> **Task requirements**:
What is needed is the run of lines from the one containing "fall_hinge_leaves();" through the one containing "zip(*points))), Vector(map(max, zip(*points)))", echoed exactly, with both ends kept and nothing added.
╔══
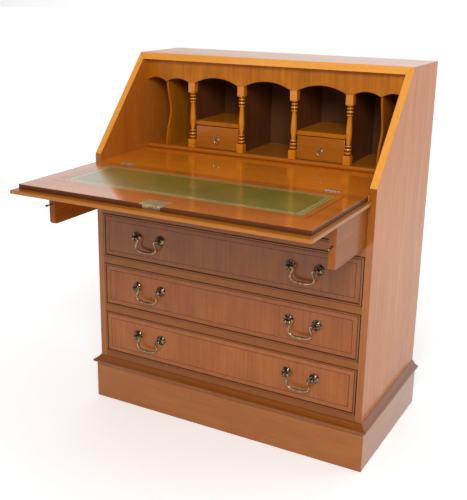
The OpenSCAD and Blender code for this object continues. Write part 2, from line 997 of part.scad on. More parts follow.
left_side();
right_side();
top_board();
back_panel();
bottom_board();
plinth_front();
plinth_sides();
plinth_bearers();
plinth_moulding();
drawer_rails();
drawer_runners();
dust_board();
loper_guides();
writing_deck();
gallery_base();
gallery_partitions();
gallery_dividers();
gallery_shelves();
gallery_valance();
gallery_balusters();
deck_hinge_leaves();
hinge_pins();
lock_keep();
fall_board();
fall_leather();
fall_hinge_leaves();
fall_lock();
lock_bolt();
left_loper();
right_loper();
left_loper_knob();
right_loper_knob();
left_small_drawer();
right_small_drawer();
left_ring_pull();
right_ring_pull();
for (n = [0:3]) {
    drawer_front(n);
    drawer_bead(n);
    drawer_box(n);
    drawer_posts(n);
    drawer_bail(n, -1);
    drawer_bail(n, 1);
}
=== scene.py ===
import json
import math

import bmesh
import bpy
from mathutils import Matrix, Vector


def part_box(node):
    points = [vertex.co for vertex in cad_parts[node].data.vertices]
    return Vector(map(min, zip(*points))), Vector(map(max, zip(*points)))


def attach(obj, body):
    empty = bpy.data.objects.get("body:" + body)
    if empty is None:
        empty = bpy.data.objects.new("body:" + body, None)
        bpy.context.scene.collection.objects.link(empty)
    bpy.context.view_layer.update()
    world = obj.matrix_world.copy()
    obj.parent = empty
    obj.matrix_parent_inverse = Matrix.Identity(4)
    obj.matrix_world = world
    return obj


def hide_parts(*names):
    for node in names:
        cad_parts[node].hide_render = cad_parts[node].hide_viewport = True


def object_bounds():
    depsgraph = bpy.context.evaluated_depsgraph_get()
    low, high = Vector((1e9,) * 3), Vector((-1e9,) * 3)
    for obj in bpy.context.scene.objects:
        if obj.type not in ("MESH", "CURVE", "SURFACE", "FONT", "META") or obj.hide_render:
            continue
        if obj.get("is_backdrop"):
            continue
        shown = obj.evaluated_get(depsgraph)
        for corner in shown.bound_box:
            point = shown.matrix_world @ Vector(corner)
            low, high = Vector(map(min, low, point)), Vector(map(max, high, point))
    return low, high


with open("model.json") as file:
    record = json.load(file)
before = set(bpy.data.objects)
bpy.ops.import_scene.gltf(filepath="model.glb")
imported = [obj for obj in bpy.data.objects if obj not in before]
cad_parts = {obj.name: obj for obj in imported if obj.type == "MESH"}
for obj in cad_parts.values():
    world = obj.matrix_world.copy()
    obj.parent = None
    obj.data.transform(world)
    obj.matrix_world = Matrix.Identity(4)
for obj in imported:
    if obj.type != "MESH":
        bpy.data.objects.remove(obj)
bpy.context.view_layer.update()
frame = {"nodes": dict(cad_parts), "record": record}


# ------------------------------------------------------------------ plinth
# The desk stands on a skirt of veneered boards, mitred at the front corners. A cyma moulding
# in three mitred lengths is glued round its top, and plain bearers stiffen it inside.


def copy_of(*nodes):
    """The merged shape of CAD nodes, its flat faces in one piece each."""
    bm = bmesh.new()
    for node in nodes:
        bm.from_mesh(frame["nodes"][node].data)
    bmesh.ops.remove_doubles(bm, verts=bm.verts, dist=2e-6)
    bmesh.ops.dissolve_limit(
        bm, angle_limit=math.radians(0.6), verts=bm.verts, edges=bm.edges, delimit={"NORMAL"}
    )
    return bm


def ease_edges(bm, width, segments=2, near=None, over=35):
    """Rounds the outer corners as sandpaper does; near() picks edges by their middle."""
    edges = []
    for e in bm.edges:
        if len(e.link_faces) != 2 or not e.is_convex:
            continue
        if e.calc_face_angle() < math.radians(over):
            continue
        if near is None or near((e.verts[0].co + e.verts[1].co) / 2):
            edges.append(e)
    bmesh.ops.bevel(
        bm, geom=edges, offset=width, offset_type="OFFSET", affect="EDGES",
        segments=segments, profile=0.5, material=-1, clamp_overlap=True,
    )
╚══
> **Task answer**:
fall_hinge_leaves();
fall_lock();
lock_bolt();
left_loper();
right_loper();
left_loper_knob();
right_loper_knob();
left_small_drawer();
right_small_drawer();
left_ring_pull();
right_ring_pull();
for (n = [0:3]) {
    drawer_front(n);
    drawer_bead(n);
    drawer_box(n);
    drawer_posts(n);
    drawer_bail(n, -1);
    drawer_bail(n, 1);
}
=== scene.py ===
import json
import math

import bmesh
import bpy
from mathutils import Matrix, Vector


def part_box(node):
    points = [vertex.co for vertex in cad_parts[node].data.vertices]
    return Vector(map(min, zip(*points))), Vector(map(max, zip(*points)))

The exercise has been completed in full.